> _Prompt_: Reproduce precisely the lines of the listing below, starting with the line that contains "Continue the build123d" and stopping after the line that contains "route = np.array(route) * MM"; include nothing else.

> _Part of a data file_:
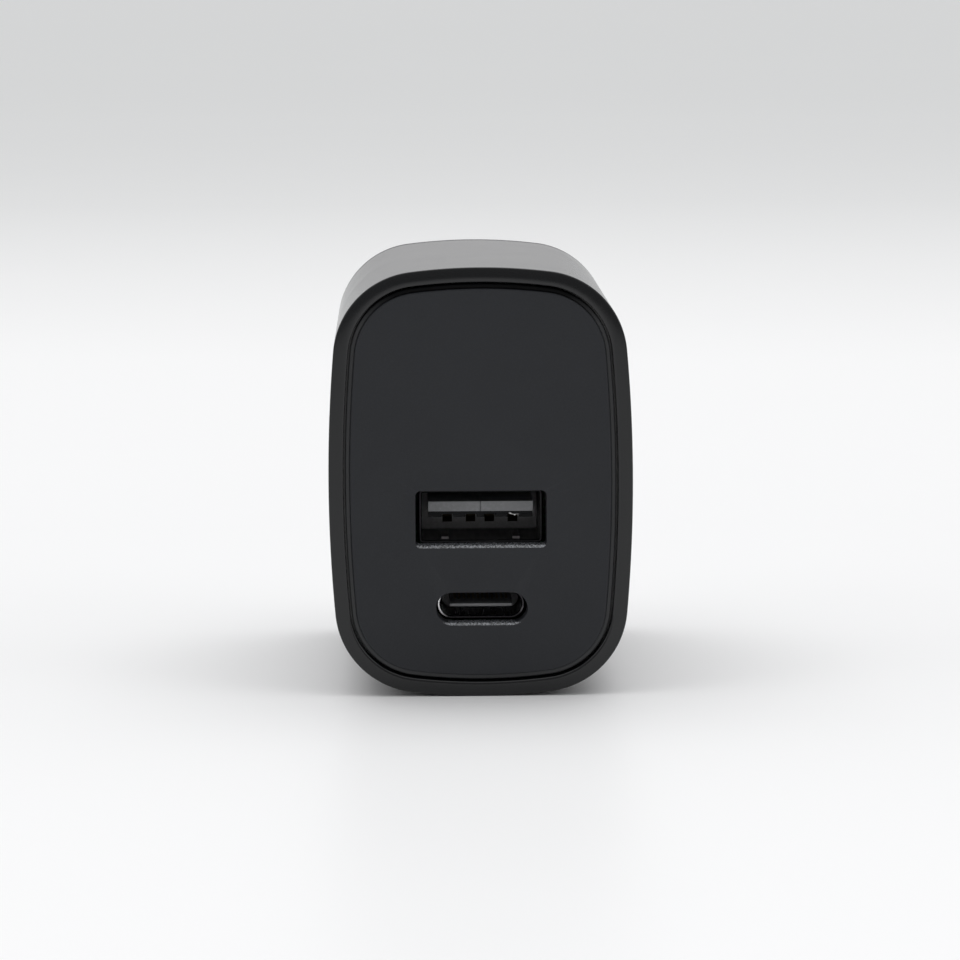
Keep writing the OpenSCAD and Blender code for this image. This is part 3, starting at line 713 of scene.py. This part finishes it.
ct = Piece()
tip = ct.tube([(rect(w, h, r, 0.0, PORT_C_Y), d) for w, h, r, d in ((6.58, 0.26, 0.09, 3.05), (6.64, 0.32, 0.11, 3.08), (6.69, 0.48, 0.14, 3.5), (6.69, 0.70, 0.16, 4.4), (6.69, 0.70, 0.16, 9.2))], False)
ct.cap([tip[0]])
ct.cap([tip[-1]])
ct.plate(rect(8.34, 2.56, 1.28, 0.0, PORT_C_Y, 14), [], 9.0, 14.2, 0.15, 0.05)
ct_obj = ct.make("usb_c_tongue_skin", [M["tongue_c"]], "charger", ["usb_c_tongue"])
cc = Piece()
for i in range(12):
    for sy in (-1, 1):
        cc.plate(rect(0.25, 0.07, 0.02, i * 0.5 - 2.75, PORT_C_Y + sy * 0.362, 2), [], 5.2, 9.0, 0.02, 0.0, 2)
cc_obj = cc.make("usb_c_pads", [M["gold_matte"]], "charger", ["usb_c_contacts"])


# ------------------------------------------------------------------ rear cover
DEPTH, HINGE_Y, HINGE_S = 2 * HALF_D, 8.7, 2 * HALF_D - 3.7


def solid(piece):
    mesh = bpy.data.meshes.new("part")
    mesh.from_pydata(piece.v, [], piece.f)
    bm = bmesh.new()
    bm.from_mesh(mesh)
    bmesh.ops.remove_doubles(bm, verts=bm.verts, dist=2e-7)
    bmesh.ops.recalc_face_normals(bm, faces=bm.faces)
    bm.to_mesh(mesh)
    bm.free()
    o = bpy.data.objects.new("part", mesh)
    bpy.context.scene.collection.objects.link(o)
    return o


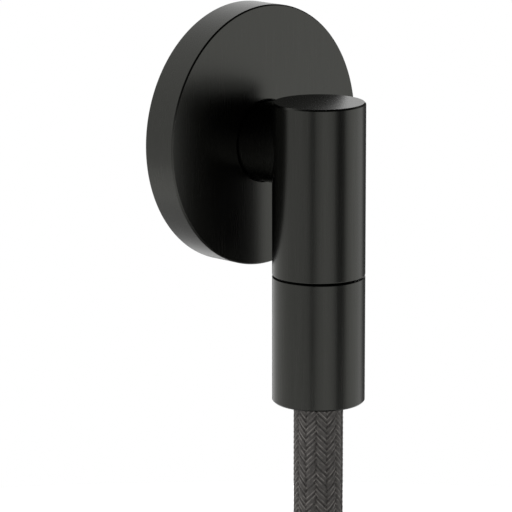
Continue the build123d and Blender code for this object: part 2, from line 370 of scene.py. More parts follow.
def coil_point(index):
    """Point of the route on the coil, counted from where the hose joins it."""
    turn, place = divmod(index, POINTS_PER_TURN)
    angle = FIRST_ANGLE - STEP * index
    y = TAIL_Y.get(index, FIRST_TURN_Y - TURN_SPACING * (turn + SIDE_STEP.get(place, 0)))
    round_coil = POINT_RADIUS * np.array([math.cos(angle), 0, math.sin(angle)])
    return COIL_CENTRE * np.array([1, 0, 1]) + round_coil + np.array([0, y, 0])


route = [OUTLET, STEADY, DROP, SWING] + [coil_point(i) for i in range(LAST_POINT + 1)]
route = np.array(route) * MM


# %% The spline
def hose_curve(name, points, radius):
    """One open spline of order 3 through a list of control points, as a round tube.

    The tube's radius is the points' radius times the bevel's depth. Blender reads the
    points' radius as metres when it works out the curve's box, so the depth is 1.
    """
    data = bpy.data.curves.new(name, "CURVE")
    data.dimensions = "3D"
    spline = data.splines.new("NURBS")
    spline.points.add(len(points) - 1)
    spline.points.foreach_set("co", np.hstack([points, np.ones((len(points), 1))]).ravel())
    spline.points.foreach_set("radius", np.full(len(points), radius))
    spline.order_u = 3
    spline.use_endpoint_u = True
    data.resolution_u = 12
    data.bevel_depth = 1.0
    data.bevel_resolution = 6
    data.use_fill_caps = True
    return new_object(name, data)


def line_of(curve):
    """Points along a curve's own line, read from Blender with the tube switched off."""
    thickness = curve.data.bevel_depth
    curve.data.bevel_depth = 0
    bpy.context.view_layer.update()
    mesh = bpy.data.meshes.new_from_object(curve)
    curve.data.bevel_depth = thickness
    points = np.zeros(len(mesh.vertices) * 3, np.float32)
    mesh.vertices.foreach_get("co", points)
    bpy.data.meshes.remove(mesh)
    return points.reshape(-1, 3).astype(float)


hose_core = hose_curve("hose_core", route, (HOSE_RADIUS - 0.4) * MM)
hose_line = line_of(hose_core)
line_length = length_along(hose_line)
HOSE_LENGTH = line_length[-1]
print("hose line: %d points, %.3f m" % (len(hose_line), HOSE_LENGTH))
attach(hose_core, "outlet")
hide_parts("hose_tube", "hose_coil", "hose_tail")

# %% [markdown]
# ## The woven cover
#
# The cover is a tubular braid of fourteen strands each way, and every strand is a flat
# ribbon of two plied yarns. Each strand passes over two others and under two, which
# lines the crossings up: round the hose there are fourteen columns of short slanted
# floats, leaning left and right in turn, like a herringbone. A bump pattern would look
# flat at the hose's outline, so every float is real geometry: a small leaning patch
# with two ridges that dives at both ends under its neighbours.

# %% Frames along the hose
def hose_frame(distance):
    """Centre and two directions across the hose at distances along it, as arrays.

    The first direction is the room's Y axis made square to the line, the second is
    square to both. The coil never runs along Y, so neither ever flips.
    """
    centre = np.stack([np.interp(distance, line_length, hose_line[:, i]) for i in range(3)], -1)
    slope = np.gradient(hose_line, line_length, axis=0)
    along = np.stack([np.interp(distance, line_length, slope[:, i]) for i in range(3)], -1)
    along /= np.linalg.norm(along, axis=-1, keepdims=True)
    across = np.array([0, 1.0, 0]) - along * along[..., 1:2]
    across /= np.linalg.norm(across, axis=-1, keepdims=True)
    return centre, across, np.cross(along, across)


def on_hose(angle, distance, radius):
    """Points at an angle round the hose, a distance along it and a radius, in metres."""
    centre, across, other = hose_frame(distance)
    outward = np.cos(angle)[..., None] * across + np.sin(angle)[..., None] * other
    return centre + radius[..., None] * outward


# %% The floats of the braid
COLUMNS = 14
COLUMN_WIDTH = TURN * HOSE_RADIUS / COLUMNS         # mm
FLOAT_SPACING = 2.95                                # mm along the hose
YARNS = 2
CREST = 0.15                # mm that the yarns' crests stand above the hose's radius
TUCK = 0.5                  # mm at each end where the floats run out
TUCK_SQUEEZE = 50           # how many times slower a distance grows there
FLOAT_OVERRUN = 1.28        # how far a float runs on, in half columns
ARCH = 0.85                 # mm that a float falls per column width squared
YARN_DEPTH = 0.14           # mm between a yarn's crest and the valley beside it
EDGE_DEPTH = 0.15           # mm that the float's edges lie deeper than its middle
PATCH_ALONG = 4             # four points, so that one face closes each side of a float
PATCH_ACROSS = 4 * YARNS + 1


def tucked(distance):
    """Distances along the hose, squeezed where they run out at either end.

    Past the ferrule's edge a distance hardly grows, so that the last floats end
    together, inside the ferrules.
    """
    low, high = TUCK * MM, HOSE_LENGTH - TUCK * MM
    inside = np.clip(distance, low, high)
    return inside + (distance - inside) / TUCK_SQUEEZE


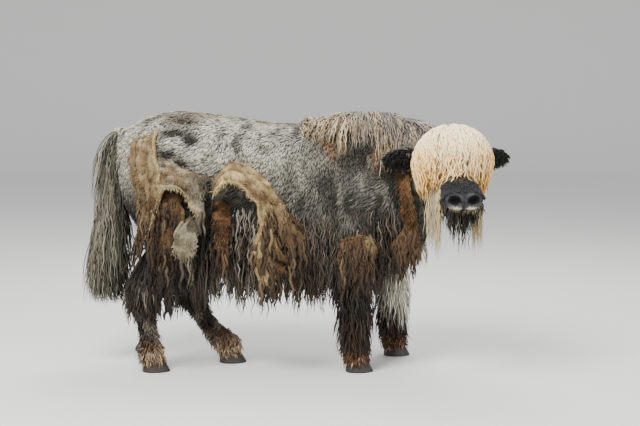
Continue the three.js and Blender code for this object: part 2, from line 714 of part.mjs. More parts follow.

> _Result of this task_:
Continue the build123d and Blender code for this object: part 2, from line 370 of scene.py. More parts follow.
def coil_point(index):
    """Point of the route on the coil, counted from where the hose joins it."""
    turn, place = divmod(index, POINTS_PER_TURN)
    angle = FIRST_ANGLE - STEP * index
    y = TAIL_Y.get(index, FIRST_TURN_Y - TURN_SPACING * (turn + SIDE_STEP.get(place, 0)))
    round_coil = POINT_RADIUS * np.array([math.cos(angle), 0, math.sin(angle)])
    return COIL_CENTRE * np.array([1, 0, 1]) + round_coil + np.array([0, y, 0])


route = [OUTLET, STEADY, DROP, SWING] + [coil_point(i) for i in range(LAST_POINT + 1)]
route = np.array(route) * MM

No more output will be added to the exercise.